There was a Byte Magazine article by Steve Ciarcia, in Sept 1983, entitled “A 64K-bit dynamic RAM chip is the visual sensor in this digital image camera,” describing how to do exactly this hack. https://archive.org/details/byte-magazine-1983-09/mode/2up
He was able to turn a RAM chip into a camera, allowing the computer to process a video "feed" simply by polling the right bits in RAM. On a device that would normally be considered much too primitive to do any image processing.
In terms of practical application (e.g. in industry), the biggest bang for your buck is "get the illumination right". Surprised this never appears in the course (at least from glancing over the syllabus and some slides).
Most CV tasks are borderline impossible if your input is acquired under uncontrollable lighting. Whereas the right illumination setup can often let you get away with nothing but a threshold binarization.
Countersignalling. By deviating from the “professional” look so ostentatiously, they signal that they are so good that they don’t need to use the usual look.
And then there are people like me, who seem to believe that if their resume spacing is off by a nanometer, then the entire world will view them as an unemployable failure.
I'd say it is a good example of how not to take yourself too seriously. The contrast is cool too! He's achieved quite a bit and expressed it in such a cool and playful way.
it helped him get an internship at Google where he worked on computer vision. the person who hired him said it was a great resume and he was the smarted guy he ever worked with.
Whoa sounds interesting! I always wondered what happened to him after giving up on YOLO because he felt it was against his morals. I honestly give him props because he probably could of capitalized on his work if he wanted to and play his cards right.
I can attest to this and I have been making reference back to this course a lot and I have recommended it to a few people starting this CV journey. Joseph is also the creator of Yolo, so go figure!

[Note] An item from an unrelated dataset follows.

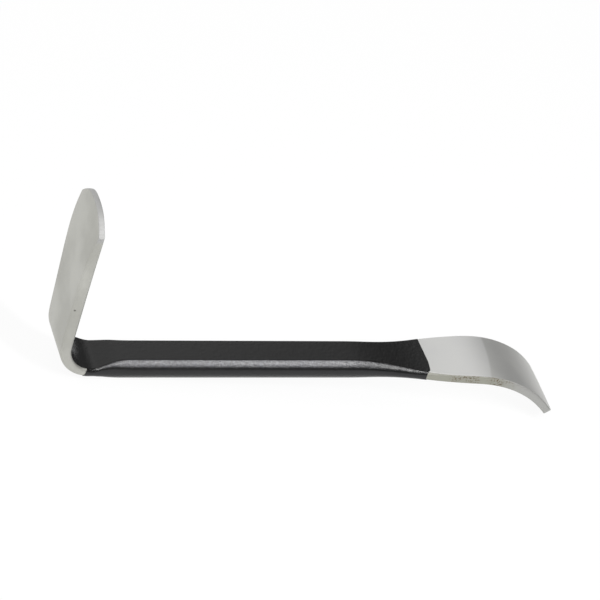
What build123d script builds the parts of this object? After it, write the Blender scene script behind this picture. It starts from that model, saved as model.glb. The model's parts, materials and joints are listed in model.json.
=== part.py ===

Back in the day, before Vuforia implemented volumetric tracking, I developed my own Pepsi can detector for an augmented reality app, just processing filters.
While the content is definitely great, its outer looks are not so much. I am afraid I value whatever scraps of non-computer, human vision I still have left with me a tad more than learning those cool eldritch secrets... although the reader mode definitely helps.
Alternative opinion: The design of the site is a welcome breath of fresh air. Not every site needs gobs of whitespace, neutral colors and advertisements.
Let's take the circle Hough transform as it's one of the most enlightening ones!
Say you are looking for a circle of a given diameter. After a binarization to make the edge stand out, make all the potential points "vote" for a circle center.
The method is simple: using a matrix, you +1 all the points that are as far from this point as the radius of the circle will allow.
Do this for every point, and take the max: https://en.wikipedia.org/wiki/Circle_Hough_Transform
Simple, and works in guaranteed time.
Extension 1: if you don't know the radius, apply iteratively for a range of values, then again, take the max: if you imagine how it works (or code it as an example then animate the result), it's like doing a "mathematical" focus.
Extension 2: if it's too costly to do a dense exploration of the space of values for the radius, while you know there's only one circle, do a gradient descent on the increase.
Extension 3: If there are more that one circle, other techniques exist - the easiest to picture are based on the maximization of variance of the distribution of values in the matrix resulting from the binarization, but you can also use 2d lattices and other fun tricks.